Le dîner informel des Chefs d'État et de gouvernement de la zone Euro du 23 mai dernier me semble plus intéressant qu'il n'y a paru. Les journalistes étaient à l'affût pour commenter les premiers pas européens de François Hollande et à la recherche de tout signe sur la Grèce. Mais ce dîner n'était pas un Conseil, il venait en préparation du Conseil des 28 et 29 juin, et ce qu'il annonce n'est pas mauvais.
Ce qui se dessine aujourd'hui, et ce dîner informel en témoigne, et la mise en place d'une meilleure gouvernance dans un autre domaine, celui de la croissance. Les lecteurs assidus de ce blog savent combien je peste contre cette Europe qui n'a cessé de faire semblant, qui s'est discréditée par tous ces agendas si bruyamment orchestrés mais si peu réalisés. Vous vous souvenez de cette Stratégie de Lisbonne qui de 2000 à 2010 aurait dû faire de l'Europe l'économie de la connaissance la plus compétitive au monde, ou dernièrement de cet Agenda 2020, resté lui aussi lettre morte. L'intérêt de ce dîner est de se replacer dans le cadre de l'Agenda 2020 et de poser la question, comment peut-on enfin être sérieux et efficace avec cet agenda?
Et là les convives ont raison, pas besoin de se lancer dans de nouvelles élucubrations métaphysiques, le projet de croissance de l'Europe existe déjà, il suffit de l'appliquer, de débloquer enfin des crédits déjà alloués et de donner à la Commission autorité et donc responsabilité sur ce projet déjà existant. En fait une petite révolution, aussi déterminante que celle qui vient de donner le pouvoir à la Commission dans le contrôler des finances publiques des États.
Je ne suis pas mécontent que madame Merkel maintienne la pression sur les finances publiques, il serait catastrophique de se relancer dans de nouveaux programmes d'endettement pour quelques vains feux de paille. Mais attention l'agenda 2020 n'est pas un feu de paille, et ne parle pas que de dépenses, il a son volet de réformes structurelles.
Je suis très content que François Hollande insiste sur les Eurobonds, et j'espère que quelques Project Bonds verront le jour. Ce sera une autre révolution importante en Europe, mutualisation d'une dette et de nouveau démarche positive sur des projets communs. Symbole nécessaire à un moment où le troupeau européen a un peu perdu la boussole. Mais attention, pas question de se lancer dans un mega plan de relance qui ne ferait qu'ajouter de la dette à de la dette. Par contre il est important de planter des symboles.
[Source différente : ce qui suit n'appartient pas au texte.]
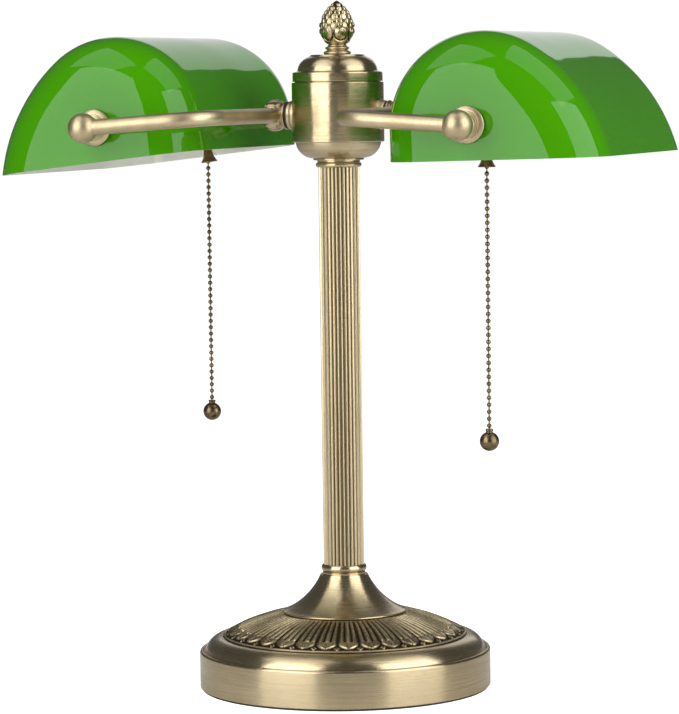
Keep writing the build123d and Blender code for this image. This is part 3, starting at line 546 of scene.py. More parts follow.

Beaucoup plus important : s'il ne faut donc pas ajouter de la dette, on peut néanmoins échanger de la dette, sans avoir d'augmentation du niveau général d'endettement en Europe. Et là les Eurobonds peuvent jouer un rôle fondamental dans la sortie de crise.
Il faut mettre l'Europe via les Eurobonds entre la Grèce et les marchés. En clair, utiliser les Eurobonds pour refinancer la partie des dettes grecque, espagnole et portugaise qui font dépasser ces pays le ratio de 60% dette/PNB. Ratio que l'Europe n'a pas su faire respecter et donc pour lequel elle doit aussi assumer ses manquements passés. Refinancement européen de cette dette, à haut moins 50 ans, aux taux européens. Donc formidable bulle d'oxygène donnée à ces pays, donc formidable cadeau donné à l'Europe toute entière, geste de solidarité et de maturité qui redonnerait définitivement confiance aux marchés. Et sans faire aucun cadeau si ce n'est la durée et le taux, ces trois pays devraient toujours rembourser leurs dettes. Mais à l'Europe et à l'abri de la pression des marchés. Ce qu'ont fait le FMI et l'Europe jusqu'à présent c'est financer la Gréce pour que la Gréce puisse payer ses créanciers. Il faut que l'Europe rachète cette dette et devienne le seul créancier de la Gréce, l'Europe se refinançant via les Eurobonds pour se faire.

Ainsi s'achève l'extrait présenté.